Pourtant, si on n’aime pas beaucoup ce terme, il est très important de l’utiliser en parlant du don que Jésus a fait de sa vie sur la croix. Sinon il y a une perte de sens et même les paroles du Christ, qui donne son corps et son sang en nourriture, deviennent alors incompréhensibles, bizarres même ! « Comment celui-là peut-il nous donner sa chair à manger ? » disaient les auditeurs de Jésus (Jn 6, 52)
De fait, le sacrifice du Christ ne peut se comprendre qu’en référence aux sacrifices de l’Ancienne Alliance. Il y avait des sacrifices d’animaux, offrandes faites à Dieu pour rendre grâce ou pour demander pardon pour ses péchés. Le sang des animaux, symbole de vie, était répandu sur l’assistance en signe de pardon des péchés.
Plus précisément, la première lecture du livre de l’Exode évoque le rite du sacrifice de l’agneau pascal, celui dont le sang répandu sur les montants des portes des Hébreux les protégeait de la mort et dont la nourriture apportait la force pour accomplir le passage de la servitude d’Égypte jusqu’à la Terre promise. Un sacrifice de libération du mal et de vie nouvelle.
Il se trouve qu’hier soir, les juifs célébraient Pessah, ce passage de l’Exode justement. Ils m’ont d’ailleurs envoyé un message que je vous lis : « Cette année, le calendrier nous offre de vivre les fêtes de Pessah et la Pâque chrétienne la même semaine et c’est en nous associant en pensée à votre communauté et à la Semaine Sainte que nous célébrerons la fête de Pessah mercredi soir à la synagogue de Brest. Que cette fête de la liberté et de l’espérance nous aide chacun à sortir de notre Égypte personnelle pour nous retrouver tous en fraternité. »
Alors, en quoi le sacrifice du Christ a-t-il changé radicalement le sens de cette fête ? Et donc, qui nous distingue aussi de cette fête juive ? Même si ce sont nos racines !
Sans entrer dans les détails, la lettre aux Hébreux montre que désormais, ce n’est plus le sang de l’agneau dans la nuit du passage ni des autres sacrifices, qui nous délivre du péché et de la mort, mais le sacrifice de Jésus qui a offert sa vie une fois pour toutes.
Et c’est justement le jour où les agneaux étaient sacrifiés pour la fête de Pessah à Jérusalem, la Pâque juive, que Jésus a offert sa vie sur la croix.

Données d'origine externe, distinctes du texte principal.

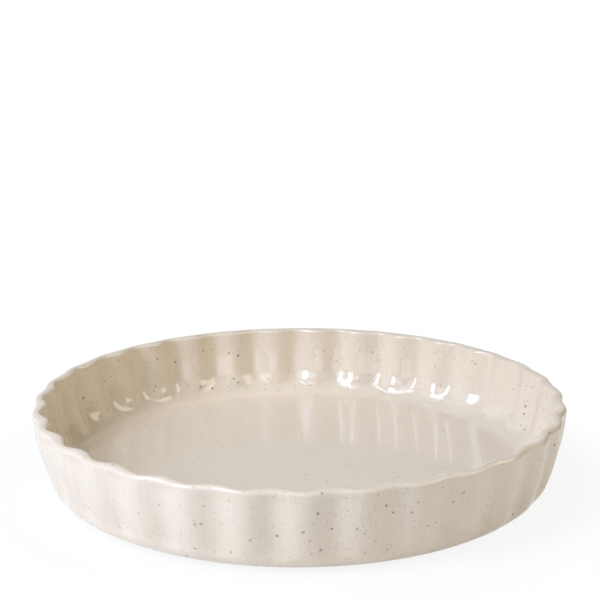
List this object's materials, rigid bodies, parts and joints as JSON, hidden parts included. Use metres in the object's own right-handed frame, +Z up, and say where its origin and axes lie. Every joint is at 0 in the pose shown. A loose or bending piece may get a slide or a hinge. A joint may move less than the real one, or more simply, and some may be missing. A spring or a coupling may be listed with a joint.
{
  "type": "fluted quiche dish",
  "caption": "Shallow round baking dish with a fluted wall, rounded lip and corner, flat floor and a bare foot ring, in speckled glazed stoneware.",
  "frame": {"origin": "on the surface that the dish stands on, under the centre of the foot ring", "axes": "+Z up along the dish's axis, out of its mouth; +X and +Y each pass through the crest of a flute"},
  "size_m": [0.2982, 0.2982, 0.0474],
  "materials": {
    "stoneware": "bare fired clay, matte, fine speckle",
    "glaze": "glossy cream glaze with sparse iron speckle"
  },
  "bodies": {
    "root": {"stoneware_body": "stoneware", "glaze_coat": "glaze", "base_glaze": "glaze"}
  },
  "joints": []
}
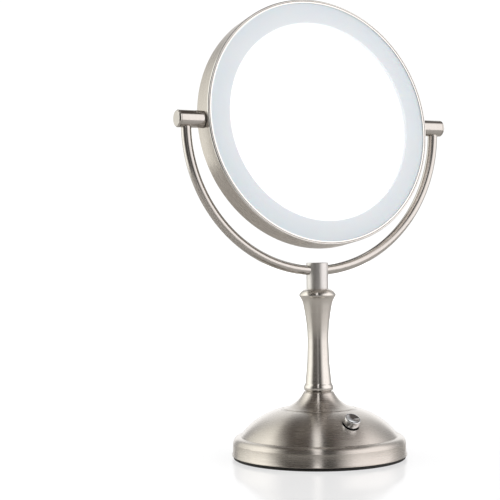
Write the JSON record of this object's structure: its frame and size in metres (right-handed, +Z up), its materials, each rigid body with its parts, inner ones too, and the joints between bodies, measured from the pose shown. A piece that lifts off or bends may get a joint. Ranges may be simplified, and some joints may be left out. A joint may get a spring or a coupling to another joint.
{
  "type": "lighted vanity mirror",
  "caption": "Round two-faced make-up mirror with frosted light rings, hung in a half-ring yoke on a turned stem and domed round base with a push button.",
  "frame": {"origin": "middle of the base on the surface it stands on", "axes": "+Z up; the mirror faces -Y, leaning back; X runs along the pivot line"},
  "size_m": [0.232, 0.1332, 0.3495],
  "materials": {
    "satin_nickel": "satin brushed nickel",
    "bright_nickel": "polished nickel",
    "frosted_plastic": "frosted, lit from behind",
    "mirror_glass": "silvered glass",
    "pad_foam": "closed-cell foam",
    "white_plastic": "moulded",
    "white_board": "white solder mask",
    "lamp": "phosphor",
    "zinc_steel": "zinc plated",
    "black_plastic": "moulded",
    "steel": "machined",
    "lead_sleeve": "PVC",
    "nylon": "moulded",
    "iron": "as cast",
    "black_rubber": "matt",
    "cell_wrap": "plain printed sleeve, no text",
    "circuit_board": "solder mask"
  },
  "bodies": {
    "stand": {"base_shell": "satin_nickel", "right_barrel": "satin_nickel", "left_barrel": "satin_nickel", "right_barrel_cap": "satin_nickel", "left_barrel_cap": "satin_nickel", "pivot_bushes": "nylon", "spring_washers": "steel", "yoke_tube": "satin_nickel", "collar": "satin_nickel", "tie_rod": "zinc_steel", "stem": "satin_nickel", "rod_washer": "zinc_steel", "rod_nut": "zinc_steel", "ballast": "iron", "bottom_plate": "black_plastic", "plate_screws": "zinc_steel", "foot_ring": "black_rubber", "battery_box": "black_plastic", "battery_cells": "cell_wrap", "battery_contacts": "zinc_steel", "battery_cover": "black_plastic", "cover_screws": "zinc_steel", "dc_inlet": "black_plastic", "driver_board": "circuit_board", "driver_parts": "black_plastic", "button_guide": "black_plastic", "switch_body": "black_plastic", "stand_leads": "lead_sleeve"},
    "head": {"frame_band": "satin_nickel", "front_bezel": "bright_nickel", "rear_bezel": "bright_nickel", "front_light_ring": "frosted_plastic", "rear_light_ring": "frosted_plastic", "front_mirror": "mirror_glass", "rear_mirror": "mirror_glass", "front_mirror_pad": "pad_foam", "rear_mirror_pad": "pad_foam", "head_core": "white_plastic", "lamp_board": "white_board", "front_lamps": "lamp", "rear_lamps": "lamp", "board_screws": "zinc_steel", "right_pivot_block": "black_plastic", "left_pivot_block": "black_plastic", "right_stud": "steel", "left_stud": "steel", "stop_washer": "zinc_steel", "plain_washer": "zinc_steel", "stud_nuts": "zinc_steel", "head_leads": "lead_sleeve"},
    "button": {"button_cap": "bright_nickel", "button_plunger": "nylon"}
  },
  "joints": [
    {"name": "head_tilt", "type": "hinge", "parent": "stand", "child": "head", "pos_m": [0, 0, 0.2542], "axis": [1, 0, 0], "range_deg": [-60, 240]},
    {"name": "button_press", "type": "slide", "parent": "stand", "child": "button", "axis": [0, 0.5407, -0.8412], "range_m": [0, 0.0012], "stiffness_N_per_m": 1500, "springref_m": -0.0008}
  ]
}
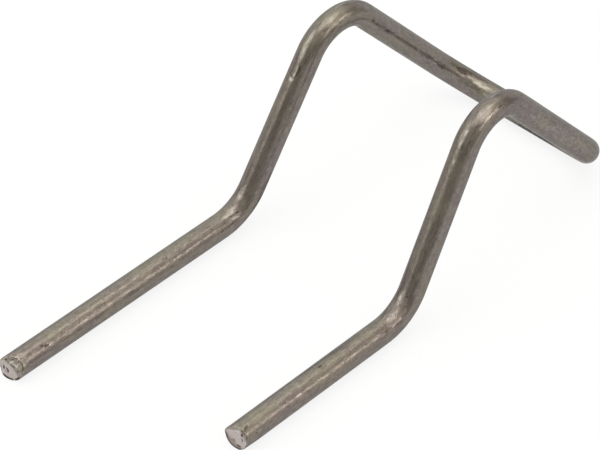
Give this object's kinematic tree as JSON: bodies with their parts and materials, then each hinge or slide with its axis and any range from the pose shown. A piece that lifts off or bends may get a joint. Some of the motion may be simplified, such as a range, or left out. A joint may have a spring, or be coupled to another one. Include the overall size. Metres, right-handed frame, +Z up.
{
  "type": "safety clip",
  "caption": "Safety clip of round steel wire bent into a humped U, with straight legs of unequal length that push through holes to lock a joint.",
  "frame": {"origin": "on the ground, under the middle of the clip's length and width", "axes": "+Y from the leg tips towards the crossbar of the U, +Z up, the longer leg on the -X side"},
  "size_m": [0.0372, 0.0967, 0.0307],
  "materials": {
    "steel_wire": "cold-drawn, semi-matte, with die lines and bright scuffs at the bends"
  },
  "bodies": {
    "root": {"wire_form": "steel_wire"}
  },
  "joints": []
}
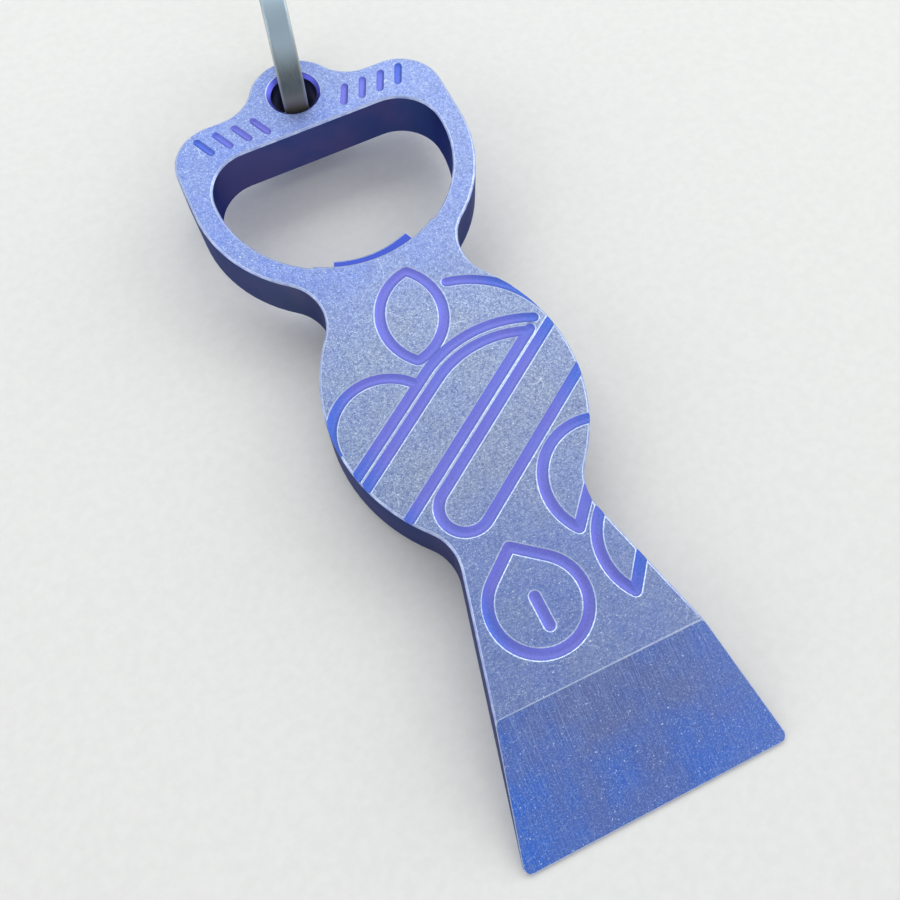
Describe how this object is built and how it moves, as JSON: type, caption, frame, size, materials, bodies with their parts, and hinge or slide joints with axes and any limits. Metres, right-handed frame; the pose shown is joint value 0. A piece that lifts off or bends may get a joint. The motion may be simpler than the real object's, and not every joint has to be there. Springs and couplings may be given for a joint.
{
  "type": "keychain bottle opener",
  "caption": "Flat pocket bottle opener with a cap opening and hook tooth, a bevelled scraper tip, grooved top face and a flat-strip key ring through its lug.",
  "frame": {"origin": "on the back face, on the plate's long centre line, half way between the scraper edge and the top of the lug", "axes": "+Z out of the grooved top face, +Y along the plate towards the ring lug, +X to the right seen from above"},
  "size_m": [0.0342, 0.1086, 0.02],
  "materials": {
    "anodised_titanium": "blue-violet anodised titanium, stonewashed on the top face",
    "ring_steel": "satin flat strip"
  },
  "bodies": {
    "opener": {"opener_body": "anodised_titanium"},
    "ring": {"key_ring": "ring_steel"}
  },
  "joints": [
    {"name": "ring_swing", "type": "hinge", "parent": "opener", "child": "ring", "pos_m": [0.00078, 0.04658, 0.00317], "axis": [0.9781, -0.2079, 0], "range_deg": [-80, 6]}
  ]
}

Cet enracinement du sacrifice de Jésus dans l’histoire du peuple de Dieu donne tout son sens à l’eucharistie que nous célébrons. Dans la lettre de saint Paul lue en 2e lecture, Jésus donne à ses disciples un rite qui nous est destiné et par lequel « nous proclamons la mort du Seigneur jusqu’à ce qu’il vienne. » Jésus ne meurt pas une nouvelle fois. Il est mort et ressuscité pour toujours. Mais l’eucharistie que nous célébrons actualise pour nous depuis plus de 2000 ans, ce don que Jésus a fait de sa vie et qui nous sauve du péché et de la mort.
On comprend mieux alors les paroles de Jésus : « Ceci est mon corps, qui est pour vous, faites cela en mémoire de moi. » « Cette coupe est la nouvelle Alliance en mon sang. Chaque fois que vous en boirez, faites cela en mémoire de moi. » Ce terme de mémoire n’est pas seulement un souvenir ! La puissance de vie du sacrifice de Jésus se manifeste à nous à chaque eucharistie !
Alors, vous allez me dire quel est le rapport avec le lavement des pieds que nous venons de lire dans l’Évangile ?
Jésus a accompli ce geste lors de son dernier repas, avant de mourir. Il nous adresse ainsi un appel que saint Jean exprime dans sa première lettre : « Jésus a donné sa vie pour nous, nous aussi devons donner notre vie pour nos frères. » (1 Jn 3, 16)
Or, par ce geste du lavement des pieds, Jésus s’est humilié devant ses disciples et s’est mis à leur service comme le faisaient les esclaves. Jésus nous montre le chemin qui mène à ce don de notre vie, celui de quitter tout égoïsme, tout individualisme, si présent dans notre société d’aujourd’hui, peut-être aussi dans notre vie, pour nous mettre au service des autres dans l’humilité en renonçant à soi par amour pour notre prochain.
Or, servir les autres dans l’humilité, c’est déjà donner notre vie pour nos frères à la suite de Jésus.
Frères et sœurs, en ce Jeudi Saint, entrons avec Jésus dans son passage par le don de sa vie sur la croix et qui le mènera à sa résurrection. Un sacrifice que nous célébrons dans l’eucharistie et qui nous appelle à donner notre vie pour nos frères afin d’entrer avec Jésus dans la vie éternelle. Amen.